*Problem to solve*. Copy out the entries below in full and exactly.

• • •

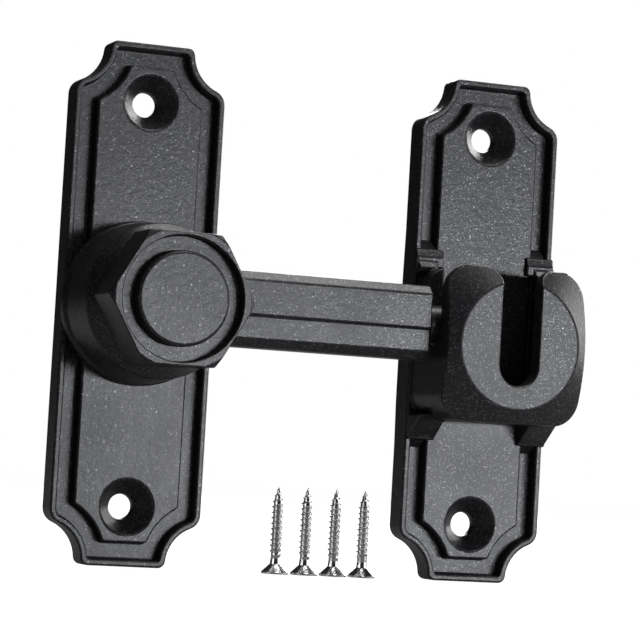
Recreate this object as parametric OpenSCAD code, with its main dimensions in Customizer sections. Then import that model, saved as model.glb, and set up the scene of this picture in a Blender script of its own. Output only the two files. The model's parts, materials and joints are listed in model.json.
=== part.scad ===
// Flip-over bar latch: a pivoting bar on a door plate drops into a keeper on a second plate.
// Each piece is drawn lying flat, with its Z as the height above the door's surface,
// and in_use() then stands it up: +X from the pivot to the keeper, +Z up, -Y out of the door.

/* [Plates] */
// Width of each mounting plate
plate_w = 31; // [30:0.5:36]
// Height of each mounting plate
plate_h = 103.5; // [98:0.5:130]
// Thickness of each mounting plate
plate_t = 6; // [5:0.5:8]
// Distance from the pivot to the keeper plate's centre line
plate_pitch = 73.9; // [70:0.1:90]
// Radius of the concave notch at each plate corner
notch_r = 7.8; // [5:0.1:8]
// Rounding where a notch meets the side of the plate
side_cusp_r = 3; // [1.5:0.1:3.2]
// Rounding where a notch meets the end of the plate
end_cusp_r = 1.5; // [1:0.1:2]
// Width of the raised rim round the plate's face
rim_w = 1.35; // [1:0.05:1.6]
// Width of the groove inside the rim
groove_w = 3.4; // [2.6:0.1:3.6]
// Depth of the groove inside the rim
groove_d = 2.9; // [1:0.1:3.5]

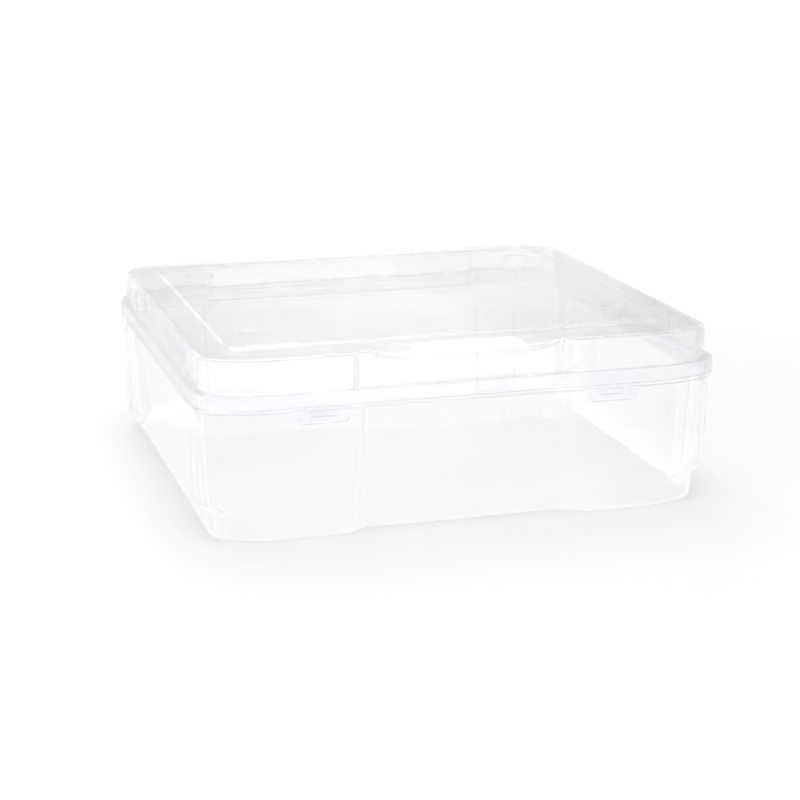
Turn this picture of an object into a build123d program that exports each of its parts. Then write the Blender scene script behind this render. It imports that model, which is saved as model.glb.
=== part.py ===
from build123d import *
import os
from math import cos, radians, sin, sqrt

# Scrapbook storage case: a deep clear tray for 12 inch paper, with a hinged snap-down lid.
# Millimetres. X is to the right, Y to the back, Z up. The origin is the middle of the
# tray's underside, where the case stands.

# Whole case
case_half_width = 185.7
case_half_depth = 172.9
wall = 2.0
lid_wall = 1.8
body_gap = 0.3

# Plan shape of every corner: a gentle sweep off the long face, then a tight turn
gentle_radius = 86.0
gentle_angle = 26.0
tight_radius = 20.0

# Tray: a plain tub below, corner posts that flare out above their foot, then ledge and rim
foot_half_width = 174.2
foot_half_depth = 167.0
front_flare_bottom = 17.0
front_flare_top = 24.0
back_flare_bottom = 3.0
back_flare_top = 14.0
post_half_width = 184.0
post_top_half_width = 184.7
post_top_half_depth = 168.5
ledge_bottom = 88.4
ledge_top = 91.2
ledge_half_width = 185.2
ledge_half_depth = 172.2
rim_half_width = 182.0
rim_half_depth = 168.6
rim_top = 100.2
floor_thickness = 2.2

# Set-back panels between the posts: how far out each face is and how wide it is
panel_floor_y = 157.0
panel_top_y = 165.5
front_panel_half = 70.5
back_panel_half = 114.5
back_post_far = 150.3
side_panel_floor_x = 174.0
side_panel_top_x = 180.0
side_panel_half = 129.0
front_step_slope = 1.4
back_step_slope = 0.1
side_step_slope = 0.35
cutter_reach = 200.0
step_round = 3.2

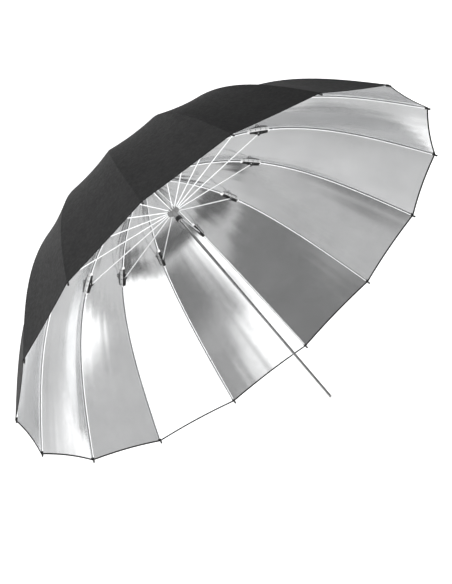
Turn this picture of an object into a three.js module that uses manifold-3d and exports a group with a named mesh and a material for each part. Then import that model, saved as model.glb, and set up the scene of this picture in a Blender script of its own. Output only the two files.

• • •

*Result of this task*.
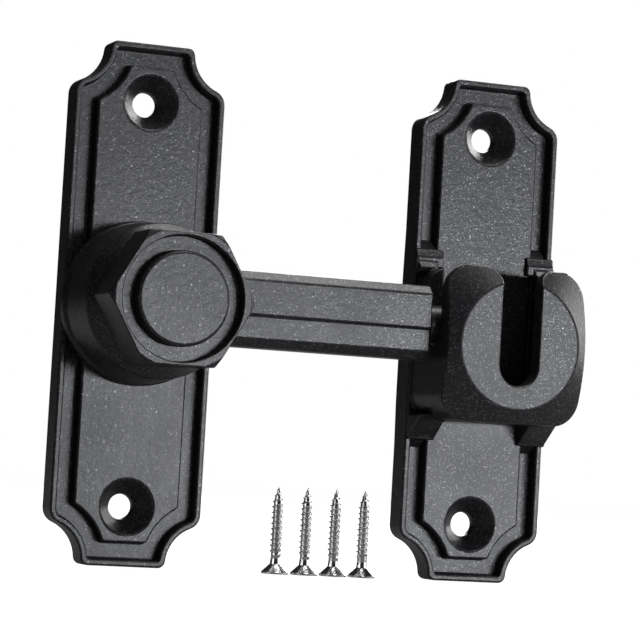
Recreate this object as parametric OpenSCAD code, with its main dimensions in Customizer sections. Then import that model, saved as model.glb, and set up the scene of this picture in a Blender script of its own. Output only the two files. The model's parts, materials and joints are listed in model.json.
=== part.scad ===
// Flip-over bar latch: a pivoting bar on a door plate drops into a keeper on a second plate.
// Each piece is drawn lying flat, with its Z as the height above the door's surface,
// and in_use() then stands it up: +X from the pivot to the keeper, +Z up, -Y out of the door.

/* [Plates] */
// Width of each mounting plate
plate_w = 31; // [30:0.5:36]
// Height of each mounting plate
plate_h = 103.5; // [98:0.5:130]
// Thickness of each mounting plate
plate_t = 6; // [5:0.5:8]
// Distance from the pivot to the keeper plate's centre line
plate_pitch = 73.9; // [70:0.1:90]
// Radius of the concave notch at each plate corner
notch_r = 7.8; // [5:0.1:8]
// Rounding where a notch meets the side of the plate
side_cusp_r = 3; // [1.5:0.1:3.2]
// Rounding where a notch meets the end of the plate
end_cusp_r = 1.5; // [1:0.1:2]
// Width of the raised rim round the plate's face
rim_w = 1.35; // [1:0.05:1.6]
// Width of the groove inside the rim
groove_w = 3.4; // [2.6:0.1:3.6]
// Depth of the groove inside the rim
groove_d = 2.9; // [1:0.1:3.5]

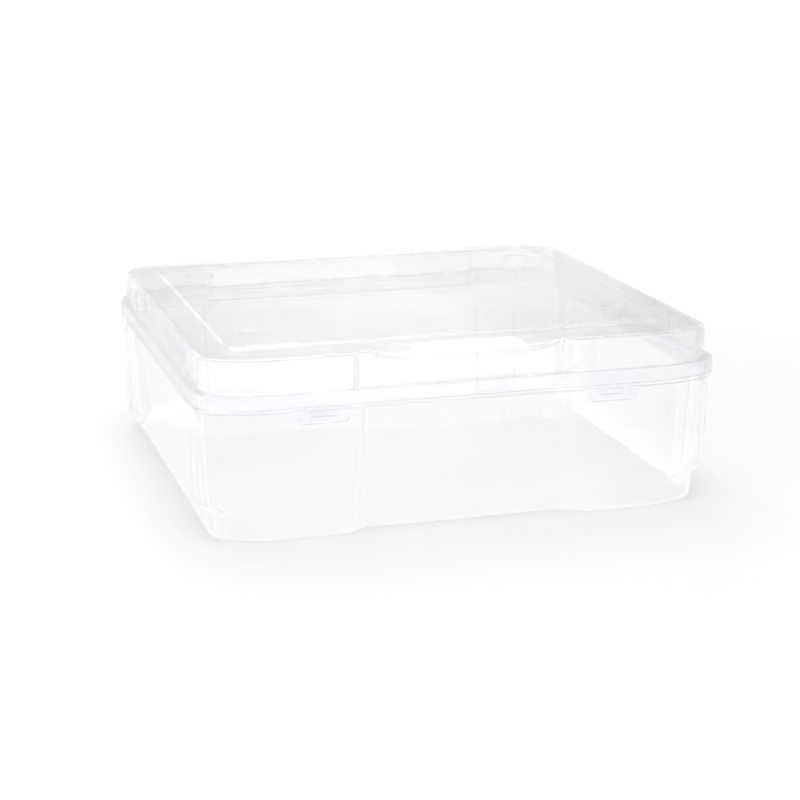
Turn this picture of an object into a build123d program that exports each of its parts. Then write the Blender scene script behind this render. It imports that model, which is saved as model.glb.
=== part.py ===
from build123d import *
import os
from math import cos, radians, sin, sqrt

# Scrapbook storage case: a deep clear tray for 12 inch paper, with a hinged snap-down lid.
# Millimetres. X is to the right, Y to the back, Z up. The origin is the middle of the
# tray's underside, where the case stands.

# Whole case
case_half_width = 185.7
case_half_depth = 172.9
wall = 2.0
lid_wall = 1.8
body_gap = 0.3

# Plan shape of every corner: a gentle sweep off the long face, then a tight turn
gentle_radius = 86.0
gentle_angle = 26.0
tight_radius = 20.0

# Tray: a plain tub below, corner posts that flare out above their foot, then ledge and rim
foot_half_width = 174.2
foot_half_depth = 167.0
front_flare_bottom = 17.0
front_flare_top = 24.0
back_flare_bottom = 3.0
back_flare_top = 14.0
post_half_width = 184.0
post_top_half_width = 184.7
post_top_half_depth = 168.5
ledge_bottom = 88.4
ledge_top = 91.2
ledge_half_width = 185.2
ledge_half_depth = 172.2
rim_half_width = 182.0
rim_half_depth = 168.6
rim_top = 100.2
floor_thickness = 2.2

# Set-back panels between the posts: how far out each face is and how wide it is
panel_floor_y = 157.0
panel_top_y = 165.5
front_panel_half = 70.5
back_panel_half = 114.5
back_post_far = 150.3
side_panel_floor_x = 174.0
side_panel_top_x = 180.0
side_panel_half = 129.0
front_step_slope = 1.4
back_step_slope = 0.1
side_step_slope = 0.35
cutter_reach = 200.0
step_round = 3.2

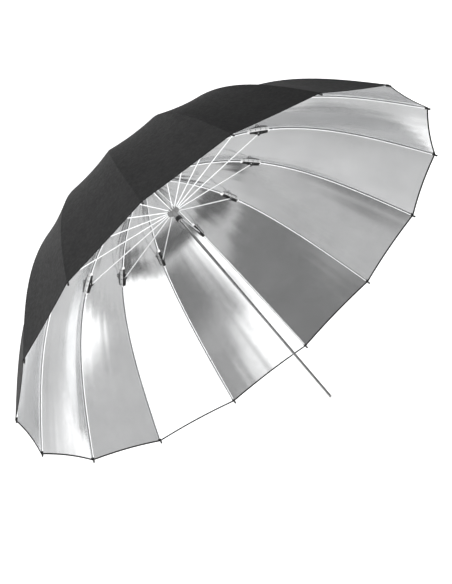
Turn this picture of an object into a three.js module that uses manifold-3d and exports a group with a named mesh and a material for each part. Then import that model, saved as model.glb, and set up the scene of this picture in a Blender script of its own. Output only the two files.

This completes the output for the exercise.